More than 20 agencies contribute to federal investments in basic and applied research, development, and supporting equipment and facilities. According to the FY2003 Federal Science and Technology Budget, the largest research budgets are in the National Institutes of Health ($20.3 billion), NASA ($10.1 billion), the Department of Energy ($8.5 billion), and the National Science Foundation ($3.7 billion). Total federal investments in research and development represent an increase of eight percent over 2002 and more than 34 percent since 2000. Total federal R&D spending has increased 11-fold since records began to be kept in 1949, rising from $940 million to over $100 billion. A few recent statistics illustrate the size and scope of the enterprise.

  • In 2001, the National Institutes of Health awarded more than 40,000 competitive and noncompetitive research and development grants worth $14.9 billion to investigators at more than 2,500 research institutions. The average size of an award was $305,000. Over 27,000 individual investigators applied for NIH's competitive awards.

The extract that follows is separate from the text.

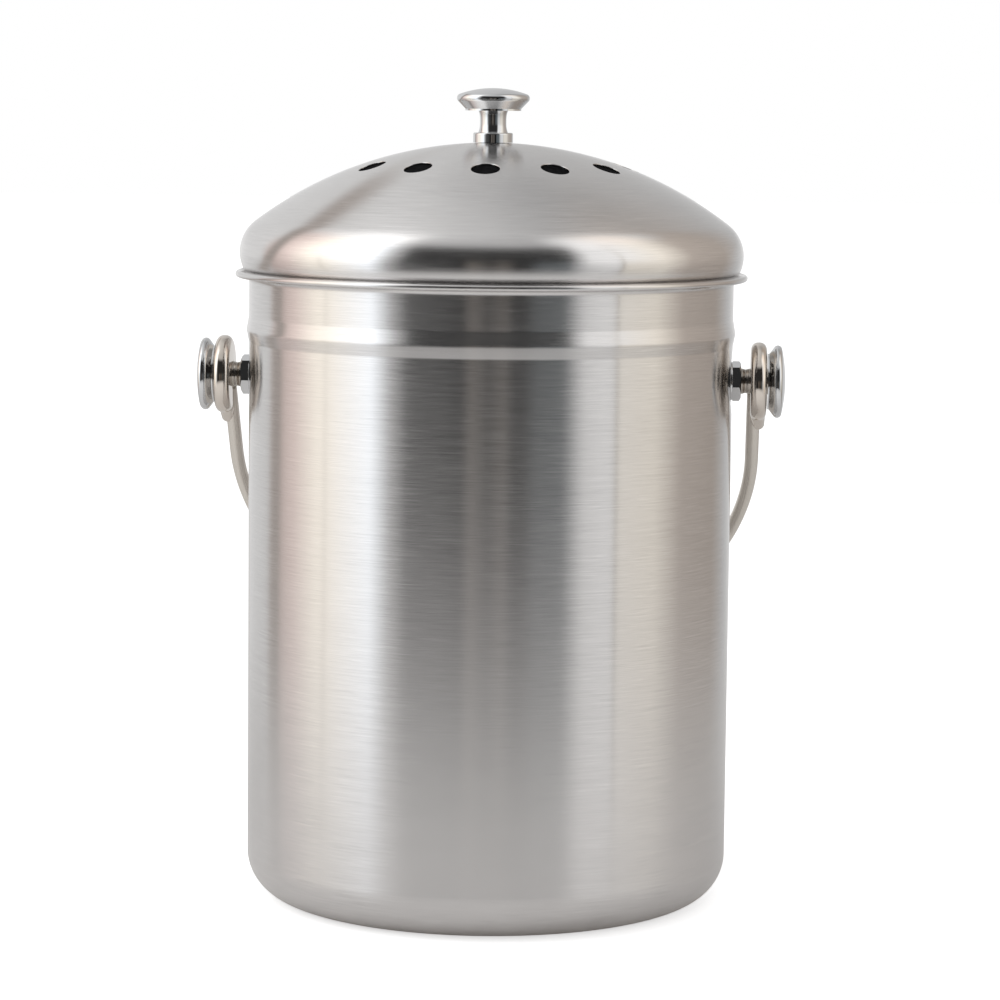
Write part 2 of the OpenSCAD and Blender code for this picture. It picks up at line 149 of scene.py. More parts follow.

  • In the same year, the National Science Foundation received nearly 32,000 new proposals and made awards to about 3,400 or 10.6 percent. The median award amount was $75,000 for a two-and-a-half-year project. This modest figure masks the range of award sizes which rise to over $100 million for specially targeted multi-year, multi-institutional partnership programs.
  • A single institution in a single year may receive and manage only a handful of small grants, or, like the University of Illinois at Urbana-Champaign, may receive from NSF alone more than 300 awards totaling over $120 million.

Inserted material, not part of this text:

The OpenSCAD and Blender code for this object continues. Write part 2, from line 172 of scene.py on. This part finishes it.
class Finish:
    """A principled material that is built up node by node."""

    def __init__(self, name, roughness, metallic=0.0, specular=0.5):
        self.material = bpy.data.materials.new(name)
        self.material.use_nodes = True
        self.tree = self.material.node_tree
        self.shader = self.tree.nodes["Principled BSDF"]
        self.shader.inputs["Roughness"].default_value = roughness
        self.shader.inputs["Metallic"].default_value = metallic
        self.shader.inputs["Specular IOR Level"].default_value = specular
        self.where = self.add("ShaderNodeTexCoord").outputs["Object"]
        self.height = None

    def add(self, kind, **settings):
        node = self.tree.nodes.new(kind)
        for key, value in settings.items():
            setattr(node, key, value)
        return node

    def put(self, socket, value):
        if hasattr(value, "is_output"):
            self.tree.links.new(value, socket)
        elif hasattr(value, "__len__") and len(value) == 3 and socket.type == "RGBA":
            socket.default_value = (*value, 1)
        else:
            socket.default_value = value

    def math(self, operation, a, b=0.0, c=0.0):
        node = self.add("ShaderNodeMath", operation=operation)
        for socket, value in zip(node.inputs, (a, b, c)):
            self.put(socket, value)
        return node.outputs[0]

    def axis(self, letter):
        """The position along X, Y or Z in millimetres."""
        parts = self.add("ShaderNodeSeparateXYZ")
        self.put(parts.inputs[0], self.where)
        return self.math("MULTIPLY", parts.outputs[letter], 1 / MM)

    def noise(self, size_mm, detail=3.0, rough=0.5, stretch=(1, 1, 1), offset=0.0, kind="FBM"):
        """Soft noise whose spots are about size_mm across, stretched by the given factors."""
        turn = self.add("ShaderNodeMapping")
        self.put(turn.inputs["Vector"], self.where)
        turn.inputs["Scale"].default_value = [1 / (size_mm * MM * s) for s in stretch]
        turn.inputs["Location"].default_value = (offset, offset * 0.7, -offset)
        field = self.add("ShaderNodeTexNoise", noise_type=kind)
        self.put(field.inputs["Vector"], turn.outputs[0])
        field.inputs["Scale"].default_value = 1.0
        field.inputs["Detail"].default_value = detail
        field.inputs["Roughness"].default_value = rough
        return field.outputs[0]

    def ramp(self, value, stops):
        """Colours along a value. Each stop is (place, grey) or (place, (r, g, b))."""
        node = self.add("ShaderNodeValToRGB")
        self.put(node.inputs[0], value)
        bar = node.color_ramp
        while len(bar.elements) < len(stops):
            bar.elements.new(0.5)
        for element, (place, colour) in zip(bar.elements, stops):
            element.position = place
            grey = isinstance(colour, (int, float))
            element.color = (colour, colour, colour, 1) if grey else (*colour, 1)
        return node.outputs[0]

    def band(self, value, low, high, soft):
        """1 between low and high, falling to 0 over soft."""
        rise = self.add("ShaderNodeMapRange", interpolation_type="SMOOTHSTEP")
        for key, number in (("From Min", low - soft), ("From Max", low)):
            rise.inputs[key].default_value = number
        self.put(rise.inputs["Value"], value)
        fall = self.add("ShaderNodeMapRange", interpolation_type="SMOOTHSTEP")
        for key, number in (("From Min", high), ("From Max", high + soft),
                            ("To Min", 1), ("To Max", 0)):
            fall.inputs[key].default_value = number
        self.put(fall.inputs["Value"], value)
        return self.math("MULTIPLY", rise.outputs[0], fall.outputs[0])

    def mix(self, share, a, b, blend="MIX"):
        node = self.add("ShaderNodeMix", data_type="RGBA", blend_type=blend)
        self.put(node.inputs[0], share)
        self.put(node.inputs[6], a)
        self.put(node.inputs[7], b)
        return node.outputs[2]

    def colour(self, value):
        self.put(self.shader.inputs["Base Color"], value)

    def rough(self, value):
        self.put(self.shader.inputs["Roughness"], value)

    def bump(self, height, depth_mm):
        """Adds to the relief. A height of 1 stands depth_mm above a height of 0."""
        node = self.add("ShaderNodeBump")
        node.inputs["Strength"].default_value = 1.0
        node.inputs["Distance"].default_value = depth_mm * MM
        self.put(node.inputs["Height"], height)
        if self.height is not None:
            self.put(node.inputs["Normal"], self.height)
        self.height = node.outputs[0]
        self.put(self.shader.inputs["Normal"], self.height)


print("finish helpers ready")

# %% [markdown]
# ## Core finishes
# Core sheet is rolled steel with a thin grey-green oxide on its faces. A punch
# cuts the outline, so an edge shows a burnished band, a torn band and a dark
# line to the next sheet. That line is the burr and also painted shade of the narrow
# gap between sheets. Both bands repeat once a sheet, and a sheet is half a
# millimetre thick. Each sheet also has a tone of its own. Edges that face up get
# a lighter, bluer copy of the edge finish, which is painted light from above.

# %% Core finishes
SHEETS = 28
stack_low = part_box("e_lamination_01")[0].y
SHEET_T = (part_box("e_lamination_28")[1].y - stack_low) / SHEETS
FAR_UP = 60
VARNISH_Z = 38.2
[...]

  • A single investigator may have research funding from multiple public agencies as well as from private or foundation sources - and each sponsor has its own goals, policies, and practices.

The research enterprise is not only large, complex, and important in its own right, it is also embedded in a political, economic, and social environment that exerts strong influences on research topics and priorities, methods and principles, and opportunities for involvement. The White House, congressional committees, academic societies, consumers and citizens, Professional Associates and interest groups all play some role. Figure 1 suggests the complexity and diversity inherent in the research enterprise. It can be thought of as an ongoing cycle of overlapping activities, each involving influential stakeholders in a variety of relationships.

The process of identifying research needs involves all stakeholders and reflects collectively the concerns of society, the priorities of political leaders, and the intellectual commitment to the discovery and pursuit of new knowledge. Selection involves the process of soliciting and encouraging research proposals, evaluating them, and choosing a portfolio of projects that collectively addresses the needs from a variety of perspectives, using different approaches and methods. Research is conducted in a variety of settings by trained investigators whose goals include discovery, testing and validation of concepts and theories, knowledge building within and across disciplines, and the production of new tools, methods, and devices for practical use. Research results are used to advance theoretical knowledge, to generate practical solutions to problems, to train the next generation of research scientists, and to enhance the knowledge and education of the public. None of these activities is in the domain of a single stakeholder. As a result, each domain can encompass competing values, delicate negotiation, and ongoing conflict.